GOAL:
Would you copy out the whole listing exactly as given?

★ ★ ★ ★ ★

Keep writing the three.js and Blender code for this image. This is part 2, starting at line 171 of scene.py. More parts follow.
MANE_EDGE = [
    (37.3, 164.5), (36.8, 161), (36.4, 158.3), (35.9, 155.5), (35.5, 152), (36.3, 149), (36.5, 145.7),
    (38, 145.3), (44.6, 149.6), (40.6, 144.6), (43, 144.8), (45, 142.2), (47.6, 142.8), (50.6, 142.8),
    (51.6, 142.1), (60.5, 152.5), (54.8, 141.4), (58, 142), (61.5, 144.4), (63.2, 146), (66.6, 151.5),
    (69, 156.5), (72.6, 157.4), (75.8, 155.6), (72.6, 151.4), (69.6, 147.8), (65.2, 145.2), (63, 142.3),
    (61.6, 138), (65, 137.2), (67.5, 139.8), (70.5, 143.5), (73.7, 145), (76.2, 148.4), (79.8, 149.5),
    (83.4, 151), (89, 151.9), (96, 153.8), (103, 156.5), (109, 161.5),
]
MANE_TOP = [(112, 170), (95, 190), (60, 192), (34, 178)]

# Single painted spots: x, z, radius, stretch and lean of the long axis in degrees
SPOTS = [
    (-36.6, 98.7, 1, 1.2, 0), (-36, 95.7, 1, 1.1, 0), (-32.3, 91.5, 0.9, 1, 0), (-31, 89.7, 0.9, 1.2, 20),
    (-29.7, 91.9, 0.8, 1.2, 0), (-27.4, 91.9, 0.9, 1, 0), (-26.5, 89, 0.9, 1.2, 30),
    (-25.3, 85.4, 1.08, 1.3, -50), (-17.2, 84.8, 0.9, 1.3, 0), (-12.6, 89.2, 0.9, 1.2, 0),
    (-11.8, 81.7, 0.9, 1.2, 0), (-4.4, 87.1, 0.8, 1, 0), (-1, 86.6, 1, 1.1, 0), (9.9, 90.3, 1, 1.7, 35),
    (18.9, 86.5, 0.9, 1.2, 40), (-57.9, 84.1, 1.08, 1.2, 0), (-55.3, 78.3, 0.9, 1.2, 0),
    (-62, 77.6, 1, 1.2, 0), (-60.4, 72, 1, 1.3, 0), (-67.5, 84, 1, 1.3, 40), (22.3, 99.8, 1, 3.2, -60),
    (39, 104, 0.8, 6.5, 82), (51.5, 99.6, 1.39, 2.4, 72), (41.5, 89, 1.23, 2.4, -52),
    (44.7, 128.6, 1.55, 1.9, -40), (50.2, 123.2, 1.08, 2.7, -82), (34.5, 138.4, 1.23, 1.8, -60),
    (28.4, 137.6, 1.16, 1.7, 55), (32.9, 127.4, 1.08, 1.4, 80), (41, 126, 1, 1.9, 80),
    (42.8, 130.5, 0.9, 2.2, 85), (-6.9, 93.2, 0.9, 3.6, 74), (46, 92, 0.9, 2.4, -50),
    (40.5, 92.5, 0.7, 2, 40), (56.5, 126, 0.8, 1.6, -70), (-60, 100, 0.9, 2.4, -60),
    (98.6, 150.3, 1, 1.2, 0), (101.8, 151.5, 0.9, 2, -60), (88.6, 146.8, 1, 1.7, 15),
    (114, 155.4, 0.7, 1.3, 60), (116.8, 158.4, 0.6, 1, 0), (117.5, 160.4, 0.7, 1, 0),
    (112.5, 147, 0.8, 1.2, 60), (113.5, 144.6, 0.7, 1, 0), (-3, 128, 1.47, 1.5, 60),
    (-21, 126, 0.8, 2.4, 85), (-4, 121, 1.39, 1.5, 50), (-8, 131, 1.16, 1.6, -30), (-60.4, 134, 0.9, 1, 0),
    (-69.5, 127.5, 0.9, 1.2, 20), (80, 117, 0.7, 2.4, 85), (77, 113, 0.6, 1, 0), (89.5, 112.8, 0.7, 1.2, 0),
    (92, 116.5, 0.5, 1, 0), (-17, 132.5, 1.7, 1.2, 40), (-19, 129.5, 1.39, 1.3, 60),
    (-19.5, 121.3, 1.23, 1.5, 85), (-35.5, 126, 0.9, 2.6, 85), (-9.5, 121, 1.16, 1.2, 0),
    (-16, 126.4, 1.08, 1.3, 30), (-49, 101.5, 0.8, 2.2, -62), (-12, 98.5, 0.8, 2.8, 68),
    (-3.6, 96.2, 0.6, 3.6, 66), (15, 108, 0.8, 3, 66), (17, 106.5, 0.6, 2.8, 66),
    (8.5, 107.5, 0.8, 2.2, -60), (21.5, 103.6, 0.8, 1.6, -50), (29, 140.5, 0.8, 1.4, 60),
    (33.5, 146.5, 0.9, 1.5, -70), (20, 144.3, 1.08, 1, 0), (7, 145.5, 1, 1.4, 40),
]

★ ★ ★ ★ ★

RESPONSE BELOW:
Keep writing the three.js and Blender code for this image. This is part 2, starting at line 171 of scene.py. More parts follow.
MANE_EDGE = [
    (37.3, 164.5), (36.8, 161), (36.4, 158.3), (35.9, 155.5), (35.5, 152), (36.3, 149), (36.5, 145.7),
    (38, 145.3), (44.6, 149.6), (40.6, 144.6), (43, 144.8), (45, 142.2), (47.6, 142.8), (50.6, 142.8),
    (51.6, 142.1), (60.5, 152.5), (54.8, 141.4), (58, 142), (61.5, 144.4), (63.2, 146), (66.6, 151.5),
    (69, 156.5), (72.6, 157.4), (75.8, 155.6), (72.6, 151.4), (69.6, 147.8), (65.2, 145.2), (63, 142.3),
    (61.6, 138), (65, 137.2), (67.5, 139.8), (70.5, 143.5), (73.7, 145), (76.2, 148.4), (79.8, 149.5),
    (83.4, 151), (89, 151.9), (96, 153.8), (103, 156.5), (109, 161.5),
]
MANE_TOP = [(112, 170), (95, 190), (60, 192), (34, 178)]

# Single painted spots: x, z, radius, stretch and lean of the long axis in degrees
SPOTS = [
    (-36.6, 98.7, 1, 1.2, 0), (-36, 95.7, 1, 1.1, 0), (-32.3, 91.5, 0.9, 1, 0), (-31, 89.7, 0.9, 1.2, 20),
    (-29.7, 91.9, 0.8, 1.2, 0), (-27.4, 91.9, 0.9, 1, 0), (-26.5, 89, 0.9, 1.2, 30),
    (-25.3, 85.4, 1.08, 1.3, -50), (-17.2, 84.8, 0.9, 1.3, 0), (-12.6, 89.2, 0.9, 1.2, 0),
    (-11.8, 81.7, 0.9, 1.2, 0), (-4.4, 87.1, 0.8, 1, 0), (-1, 86.6, 1, 1.1, 0), (9.9, 90.3, 1, 1.7, 35),
    (18.9, 86.5, 0.9, 1.2, 40), (-57.9, 84.1, 1.08, 1.2, 0), (-55.3, 78.3, 0.9, 1.2, 0),
    (-62, 77.6, 1, 1.2, 0), (-60.4, 72, 1, 1.3, 0), (-67.5, 84, 1, 1.3, 40), (22.3, 99.8, 1, 3.2, -60),
    (39, 104, 0.8, 6.5, 82), (51.5, 99.6, 1.39, 2.4, 72), (41.5, 89, 1.23, 2.4, -52),
    (44.7, 128.6, 1.55, 1.9, -40), (50.2, 123.2, 1.08, 2.7, -82), (34.5, 138.4, 1.23, 1.8, -60),
    (28.4, 137.6, 1.16, 1.7, 55), (32.9, 127.4, 1.08, 1.4, 80), (41, 126, 1, 1.9, 80),
    (42.8, 130.5, 0.9, 2.2, 85), (-6.9, 93.2, 0.9, 3.6, 74), (46, 92, 0.9, 2.4, -50),
    (40.5, 92.5, 0.7, 2, 40), (56.5, 126, 0.8, 1.6, -70), (-60, 100, 0.9, 2.4, -60),
    (98.6, 150.3, 1, 1.2, 0), (101.8, 151.5, 0.9, 2, -60), (88.6, 146.8, 1, 1.7, 15),
    (114, 155.4, 0.7, 1.3, 60), (116.8, 158.4, 0.6, 1, 0), (117.5, 160.4, 0.7, 1, 0),
    (112.5, 147, 0.8, 1.2, 60), (113.5, 144.6, 0.7, 1, 0), (-3, 128, 1.47, 1.5, 60),
    (-21, 126, 0.8, 2.4, 85), (-4, 121, 1.39, 1.5, 50), (-8, 131, 1.16, 1.6, -30), (-60.4, 134, 0.9, 1, 0),
    (-69.5, 127.5, 0.9, 1.2, 20), (80, 117, 0.7, 2.4, 85), (77, 113, 0.6, 1, 0), (89.5, 112.8, 0.7, 1.2, 0),
    (92, 116.5, 0.5, 1, 0), (-17, 132.5, 1.7, 1.2, 40), (-19, 129.5, 1.39, 1.3, 60),
    (-19.5, 121.3, 1.23, 1.5, 85), (-35.5, 126, 0.9, 2.6, 85), (-9.5, 121, 1.16, 1.2, 0),
    (-16, 126.4, 1.08, 1.3, 30), (-49, 101.5, 0.8, 2.2, -62), (-12, 98.5, 0.8, 2.8, 68),
    (-3.6, 96.2, 0.6, 3.6, 66), (15, 108, 0.8, 3, 66), (17, 106.5, 0.6, 2.8, 66),
    (8.5, 107.5, 0.8, 2.2, -60), (21.5, 103.6, 0.8, 1.6, -50), (29, 140.5, 0.8, 1.4, 60),
    (33.5, 146.5, 0.9, 1.5, -70), (20, 144.3, 1.08, 1, 0), (7, 145.5, 1, 1.4, 40),
]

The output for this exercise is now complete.